Written exercise: The required output is a word-for-word copy of the lines from the line bearing "obj.parent = None" through the line bearing "bpy.context.scene.camera = camera", inclusive, and no other lines.

(CAD and scene scripts)
**********

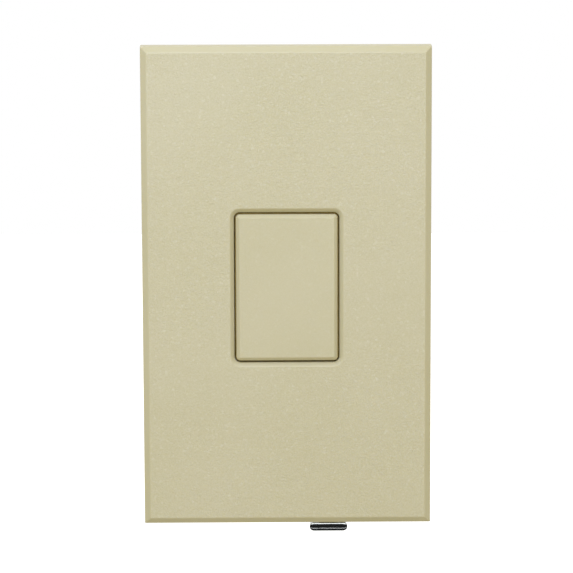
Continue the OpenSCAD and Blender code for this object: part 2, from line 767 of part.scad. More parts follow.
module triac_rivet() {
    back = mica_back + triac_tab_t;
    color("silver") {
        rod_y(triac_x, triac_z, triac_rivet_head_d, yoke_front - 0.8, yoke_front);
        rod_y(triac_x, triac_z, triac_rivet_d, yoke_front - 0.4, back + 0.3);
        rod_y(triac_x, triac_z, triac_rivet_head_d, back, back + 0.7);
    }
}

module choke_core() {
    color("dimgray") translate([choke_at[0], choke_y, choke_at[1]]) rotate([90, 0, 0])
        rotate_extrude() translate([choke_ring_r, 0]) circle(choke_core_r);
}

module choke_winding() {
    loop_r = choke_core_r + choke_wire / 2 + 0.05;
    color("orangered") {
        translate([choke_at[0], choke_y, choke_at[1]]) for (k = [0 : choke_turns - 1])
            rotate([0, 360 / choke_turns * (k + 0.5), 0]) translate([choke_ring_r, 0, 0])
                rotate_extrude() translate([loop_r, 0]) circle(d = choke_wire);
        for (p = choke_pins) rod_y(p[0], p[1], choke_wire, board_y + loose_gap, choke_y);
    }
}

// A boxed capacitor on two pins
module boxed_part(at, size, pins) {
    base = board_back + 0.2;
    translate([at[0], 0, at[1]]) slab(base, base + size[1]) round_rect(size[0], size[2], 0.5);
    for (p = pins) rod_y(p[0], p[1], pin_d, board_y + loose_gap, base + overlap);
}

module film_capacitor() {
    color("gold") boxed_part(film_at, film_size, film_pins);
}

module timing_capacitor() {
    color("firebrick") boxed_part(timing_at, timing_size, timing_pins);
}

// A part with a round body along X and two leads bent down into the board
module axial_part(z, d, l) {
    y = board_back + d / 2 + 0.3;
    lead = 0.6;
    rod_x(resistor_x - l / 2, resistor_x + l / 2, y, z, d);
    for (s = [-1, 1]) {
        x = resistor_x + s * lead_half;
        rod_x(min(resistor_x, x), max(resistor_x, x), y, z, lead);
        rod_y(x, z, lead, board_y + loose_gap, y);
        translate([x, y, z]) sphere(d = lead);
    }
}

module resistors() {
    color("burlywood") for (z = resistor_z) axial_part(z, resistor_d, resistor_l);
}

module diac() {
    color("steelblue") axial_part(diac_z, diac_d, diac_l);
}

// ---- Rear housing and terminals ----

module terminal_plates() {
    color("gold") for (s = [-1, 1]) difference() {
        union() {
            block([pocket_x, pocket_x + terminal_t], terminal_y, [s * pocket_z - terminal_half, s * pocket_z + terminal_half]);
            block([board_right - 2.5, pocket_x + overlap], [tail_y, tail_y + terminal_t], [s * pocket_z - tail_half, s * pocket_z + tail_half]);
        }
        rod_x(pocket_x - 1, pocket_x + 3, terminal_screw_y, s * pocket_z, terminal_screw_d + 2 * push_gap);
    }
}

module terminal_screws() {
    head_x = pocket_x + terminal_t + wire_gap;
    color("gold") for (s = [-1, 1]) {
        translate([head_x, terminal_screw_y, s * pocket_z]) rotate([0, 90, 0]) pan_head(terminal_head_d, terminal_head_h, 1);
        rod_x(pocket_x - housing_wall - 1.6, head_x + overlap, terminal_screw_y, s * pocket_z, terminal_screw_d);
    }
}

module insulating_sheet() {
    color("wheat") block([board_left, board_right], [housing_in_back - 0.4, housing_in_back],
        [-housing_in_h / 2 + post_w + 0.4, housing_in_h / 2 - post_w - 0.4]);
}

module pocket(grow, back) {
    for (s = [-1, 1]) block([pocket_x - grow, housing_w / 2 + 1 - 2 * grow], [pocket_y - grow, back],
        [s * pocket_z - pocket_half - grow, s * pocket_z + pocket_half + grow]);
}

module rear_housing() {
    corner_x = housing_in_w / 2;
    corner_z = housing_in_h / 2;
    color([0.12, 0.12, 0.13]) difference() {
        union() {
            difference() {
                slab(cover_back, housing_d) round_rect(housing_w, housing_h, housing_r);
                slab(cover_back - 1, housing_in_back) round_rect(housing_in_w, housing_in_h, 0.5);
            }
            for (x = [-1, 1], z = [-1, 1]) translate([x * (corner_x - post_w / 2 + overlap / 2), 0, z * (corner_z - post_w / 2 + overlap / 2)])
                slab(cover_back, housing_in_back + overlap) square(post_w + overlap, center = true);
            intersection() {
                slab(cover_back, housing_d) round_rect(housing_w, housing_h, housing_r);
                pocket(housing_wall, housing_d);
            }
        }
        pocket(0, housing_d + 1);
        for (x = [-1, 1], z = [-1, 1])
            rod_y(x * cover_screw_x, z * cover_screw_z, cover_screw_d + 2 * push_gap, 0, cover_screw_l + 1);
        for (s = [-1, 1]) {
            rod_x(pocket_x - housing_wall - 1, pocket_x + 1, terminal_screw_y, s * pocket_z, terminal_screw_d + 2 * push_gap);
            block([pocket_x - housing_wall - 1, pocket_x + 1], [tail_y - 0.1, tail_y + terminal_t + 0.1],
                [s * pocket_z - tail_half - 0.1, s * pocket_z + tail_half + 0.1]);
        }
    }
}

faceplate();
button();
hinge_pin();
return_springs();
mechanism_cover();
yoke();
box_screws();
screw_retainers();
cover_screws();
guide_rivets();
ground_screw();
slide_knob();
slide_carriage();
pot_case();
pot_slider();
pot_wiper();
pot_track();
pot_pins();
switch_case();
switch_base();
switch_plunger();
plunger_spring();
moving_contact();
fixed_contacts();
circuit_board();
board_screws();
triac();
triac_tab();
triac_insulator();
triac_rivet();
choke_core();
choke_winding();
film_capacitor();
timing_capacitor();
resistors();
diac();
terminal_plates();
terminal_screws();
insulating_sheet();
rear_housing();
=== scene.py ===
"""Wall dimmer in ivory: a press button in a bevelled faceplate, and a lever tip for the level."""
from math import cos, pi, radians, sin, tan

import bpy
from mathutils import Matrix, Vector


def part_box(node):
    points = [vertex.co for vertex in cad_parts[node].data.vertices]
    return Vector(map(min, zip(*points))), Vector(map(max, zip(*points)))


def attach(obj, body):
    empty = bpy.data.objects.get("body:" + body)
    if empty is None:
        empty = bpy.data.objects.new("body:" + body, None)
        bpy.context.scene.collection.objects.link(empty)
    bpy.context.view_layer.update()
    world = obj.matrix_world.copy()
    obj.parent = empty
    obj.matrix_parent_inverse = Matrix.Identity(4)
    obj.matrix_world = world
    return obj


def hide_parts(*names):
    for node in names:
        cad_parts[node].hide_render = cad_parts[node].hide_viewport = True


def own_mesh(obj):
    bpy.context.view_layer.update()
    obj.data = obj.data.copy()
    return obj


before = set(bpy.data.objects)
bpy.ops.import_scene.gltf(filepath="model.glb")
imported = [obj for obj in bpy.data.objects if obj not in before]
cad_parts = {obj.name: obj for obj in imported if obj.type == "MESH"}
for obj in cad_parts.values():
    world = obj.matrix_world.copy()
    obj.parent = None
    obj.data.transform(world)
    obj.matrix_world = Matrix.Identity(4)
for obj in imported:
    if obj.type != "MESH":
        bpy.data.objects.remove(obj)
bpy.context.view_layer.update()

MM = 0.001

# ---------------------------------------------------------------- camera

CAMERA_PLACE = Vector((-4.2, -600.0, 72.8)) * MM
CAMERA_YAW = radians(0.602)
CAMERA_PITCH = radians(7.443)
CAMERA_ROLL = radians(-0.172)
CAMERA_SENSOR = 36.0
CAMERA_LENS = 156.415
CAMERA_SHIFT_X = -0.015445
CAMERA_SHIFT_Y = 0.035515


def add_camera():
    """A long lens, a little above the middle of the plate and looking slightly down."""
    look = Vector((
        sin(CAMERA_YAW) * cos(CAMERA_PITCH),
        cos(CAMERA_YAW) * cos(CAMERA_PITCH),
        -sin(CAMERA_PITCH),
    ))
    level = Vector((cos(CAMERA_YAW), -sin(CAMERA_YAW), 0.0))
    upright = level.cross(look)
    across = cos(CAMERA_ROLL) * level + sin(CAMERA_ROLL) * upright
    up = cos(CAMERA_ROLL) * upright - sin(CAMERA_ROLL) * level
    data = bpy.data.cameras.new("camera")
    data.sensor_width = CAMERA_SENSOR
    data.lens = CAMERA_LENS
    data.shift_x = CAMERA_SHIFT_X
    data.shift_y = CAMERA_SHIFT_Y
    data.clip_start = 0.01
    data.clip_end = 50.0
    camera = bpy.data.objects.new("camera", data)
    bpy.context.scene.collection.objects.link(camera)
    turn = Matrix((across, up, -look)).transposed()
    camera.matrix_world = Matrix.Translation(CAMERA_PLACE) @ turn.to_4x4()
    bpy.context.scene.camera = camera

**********

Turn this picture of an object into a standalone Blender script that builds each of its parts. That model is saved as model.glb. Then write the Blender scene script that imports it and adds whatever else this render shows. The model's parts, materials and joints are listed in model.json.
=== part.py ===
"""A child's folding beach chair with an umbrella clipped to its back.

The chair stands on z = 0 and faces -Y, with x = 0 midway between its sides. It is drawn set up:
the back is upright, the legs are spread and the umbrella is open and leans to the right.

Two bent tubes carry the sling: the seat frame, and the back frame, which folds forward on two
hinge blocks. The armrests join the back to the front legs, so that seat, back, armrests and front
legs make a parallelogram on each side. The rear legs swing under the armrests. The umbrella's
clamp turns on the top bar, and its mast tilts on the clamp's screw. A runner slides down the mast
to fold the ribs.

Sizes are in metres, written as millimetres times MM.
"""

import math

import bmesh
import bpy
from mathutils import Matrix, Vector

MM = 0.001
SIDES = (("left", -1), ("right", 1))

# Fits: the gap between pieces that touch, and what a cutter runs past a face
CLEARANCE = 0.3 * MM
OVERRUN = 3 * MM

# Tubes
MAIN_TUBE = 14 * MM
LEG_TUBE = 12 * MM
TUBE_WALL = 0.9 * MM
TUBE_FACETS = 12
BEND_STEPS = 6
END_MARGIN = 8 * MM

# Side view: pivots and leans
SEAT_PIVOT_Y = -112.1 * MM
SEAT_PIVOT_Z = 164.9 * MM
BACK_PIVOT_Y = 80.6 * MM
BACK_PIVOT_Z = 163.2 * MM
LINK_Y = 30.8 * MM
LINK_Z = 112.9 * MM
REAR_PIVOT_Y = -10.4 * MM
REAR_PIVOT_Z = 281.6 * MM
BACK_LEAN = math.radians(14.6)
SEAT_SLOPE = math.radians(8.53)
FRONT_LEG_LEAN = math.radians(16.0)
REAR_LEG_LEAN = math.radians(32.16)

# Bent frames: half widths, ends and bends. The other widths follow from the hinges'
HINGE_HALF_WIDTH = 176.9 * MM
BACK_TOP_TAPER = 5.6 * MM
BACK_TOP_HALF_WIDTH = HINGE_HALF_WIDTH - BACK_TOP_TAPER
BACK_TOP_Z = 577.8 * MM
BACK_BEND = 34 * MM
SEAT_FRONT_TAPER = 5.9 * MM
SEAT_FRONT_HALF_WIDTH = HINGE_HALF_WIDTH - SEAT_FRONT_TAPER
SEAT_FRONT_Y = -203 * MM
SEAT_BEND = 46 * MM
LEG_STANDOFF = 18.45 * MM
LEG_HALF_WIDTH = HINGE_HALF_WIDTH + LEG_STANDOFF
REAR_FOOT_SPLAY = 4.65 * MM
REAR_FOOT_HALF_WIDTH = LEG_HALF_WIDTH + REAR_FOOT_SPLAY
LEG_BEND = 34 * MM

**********

Written reply:
    obj.parent = None
    obj.data.transform(world)
    obj.matrix_world = Matrix.Identity(4)
for obj in imported:
    if obj.type != "MESH":
        bpy.data.objects.remove(obj)
bpy.context.view_layer.update()

MM = 0.001

# ---------------------------------------------------------------- camera

CAMERA_PLACE = Vector((-4.2, -600.0, 72.8)) * MM
CAMERA_YAW = radians(0.602)
CAMERA_PITCH = radians(7.443)
CAMERA_ROLL = radians(-0.172)
CAMERA_SENSOR = 36.0
CAMERA_LENS = 156.415
CAMERA_SHIFT_X = -0.015445
CAMERA_SHIFT_Y = 0.035515


def add_camera():
    """A long lens, a little above the middle of the plate and looking slightly down."""
    look = Vector((
        sin(CAMERA_YAW) * cos(CAMERA_PITCH),
        cos(CAMERA_YAW) * cos(CAMERA_PITCH),
        -sin(CAMERA_PITCH),
    ))
    level = Vector((cos(CAMERA_YAW), -sin(CAMERA_YAW), 0.0))
    upright = level.cross(look)
    across = cos(CAMERA_ROLL) * level + sin(CAMERA_ROLL) * upright
    up = cos(CAMERA_ROLL) * upright - sin(CAMERA_ROLL) * level
    data = bpy.data.cameras.new("camera")
    data.sensor_width = CAMERA_SENSOR
    data.lens = CAMERA_LENS
    data.shift_x = CAMERA_SHIFT_X
    data.shift_y = CAMERA_SHIFT_Y
    data.clip_start = 0.01
    data.clip_end = 50.0
    camera = bpy.data.objects.new("camera", data)
    bpy.context.scene.collection.objects.link(camera)
    turn = Matrix((across, up, -look)).transposed()
    camera.matrix_world = Matrix.Translation(CAMERA_PLACE) @ turn.to_4x4()
    bpy.context.scene.camera = camera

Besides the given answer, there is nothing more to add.